What makes Spokane's moving market different from other Pacific Northwest cities for Google Ads?
Three structural differences define Spokane's moving PPC market: the western WA migration pipeline, Fairchild AFB's military rotation, and the university seasonal demand cycle — none of which exist at comparable scale in other Pacific Northwest markets outside of the Seattle-Portland corridor.
The migration pipeline is the most distinctive factor. Spokane is not just a city where people move within metro boundaries — it is an active destination for households leaving higher-cost western Washington markets. "Moving from Seattle to Spokane" is a real, high-volume search query that local Portland, Tacoma, or Bellingham moving markets simply don't see.

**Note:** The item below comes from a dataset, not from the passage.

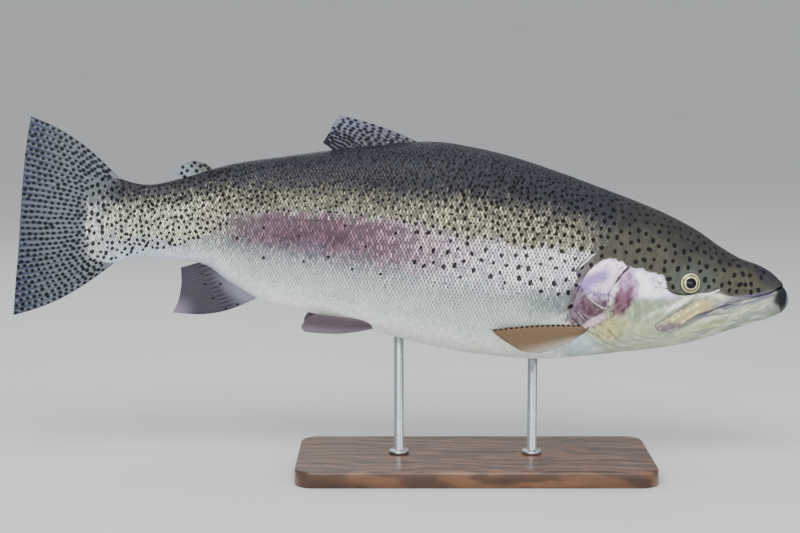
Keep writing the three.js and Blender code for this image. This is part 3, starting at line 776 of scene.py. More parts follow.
def spot_ink(points):
    """Signed distance into the nearest spot, in mm, positive inside it."""
    ink = np.full(len(points), -3.0)
    cell, beyond = 6.0, 4.0
    column = (points[:, 0] // cell).astype(int)
    for index in np.unique(column):
        low = index * cell
        near = (SPOTS[:, 0] > low - beyond) & (SPOTS[:, 0] < low + cell + beyond)
        if not near.any():
            continue
        rows = np.flatnonzero(column == index)
        for part in np.array_split(rows, max(1, len(rows) * near.sum() // 1_500_000)):
            offset = points[part, None] - SPOTS[None, near, :3]
            square = (offset ** 2).sum(-1)
            lean = (offset * SPOT_AXES[None, near]).sum(-1) ** 2 / np.maximum(square, 1e-6)
            ink[part] = (SPOTS[None, near, 3] * (0.84 + 0.36 * lean) - np.sqrt(square)).max(1)
    return np.maximum(ink, -3.0)


def painted_crease_shade(points):
    """Signed distance into the dark lines of the head, in mm, at points of the left side: painted shade along
    its creases, grooves and rims.
    """
    s, h = points[:, 0], points[:, 2]
    ink = np.full(len(points), -3.0)

    def draw(mark, places, widths, limit=None):
        gap, along = mark.measure(points)
        value = np.interp(along, places, widths) - gap
        np.maximum(ink, value if limit is None else np.where(limit, value, -3.0), out=ink)

    # Painted shade in the mouth's gap, under the eye fold, in the preopercle's groove and in the jaw crease.
    draw(MOUTH, [0, 0.05, 0.14, 0.3, 0.75, 0.9, 1], [1.1, 0.8, 0.3, 0.12, 0.14, 0.0, -0.4])
    draw(EYE_FOLD, [0, 0.1, 0.6, 0.9, 1], [0.2, 0.62, 0.6, 0.42, -0.2])
    draw(PREOPERCLE, [0, 0.05, 0.1, 0.17, 0.2, 0.27, 0.3, 0.5, 0.58, 0.8, 1],
         [0.9, 1.15, 0.9, 0.4, 0.75, 0.7, 0.42, 0.42, 0.3, 0.25, -0.3])
    draw(JAW_CREASE, [0, 0.1, 0.4, 0.7, 1], [-0.4, 0.02, 0.12, -0.1, -0.4])
    # Painted shade round the upper jaw's plate and in the slot behind the gill cover's edge.
    plate = MAXILLA.inside(points)
    ink = np.maximum(ink, np.where((s > 66), 0.27 - np.abs(plate + 0.35), -3.0))
    cover = COVER.inside(points)
    edge = 0.3 - np.abs(cover + 0.7)
    ink = np.maximum(ink, np.where((s > 160) & (h < 16), edge, -3.0))
    # Painted shade at the eye's rim and in the nostrils.
    eye = np.hypot(s - EYE_STATION, h - EYE_HEIGHT)
    ink = np.maximum(ink, 0.35 - np.abs(eye - EYE_OPENING + 0.1))
    for centre, size in NOSTRILS:
        ink = np.maximum(ink, size - np.hypot(s - centre[0], h - centre[1]))
    return ink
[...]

This means Spokane moving companies have a geographically outsized long-distance inbound market that creates PPC opportunities unavailable to movers in most comparably sized cities.
The Fairchild AFB factor creates a military customer segment that Spokane movers underutilize consistently. Military PCS moves operate on a different decision framework than civilian moves: the customer has a firm move date (report date), a government reimbursement mechanism (PPM), and a strong community where vendors with military experience get amplified referrals. In Seattle or Portland, military demand is dispersed across multiple installations and bases. In Spokane, it concentrates at a single Air Force base — making targeted PPC geography simple and precise. A 3-mile radius around Fairchild's main gate captures the majority of on-base and immediately surrounding off-base housing where active duty personnel live.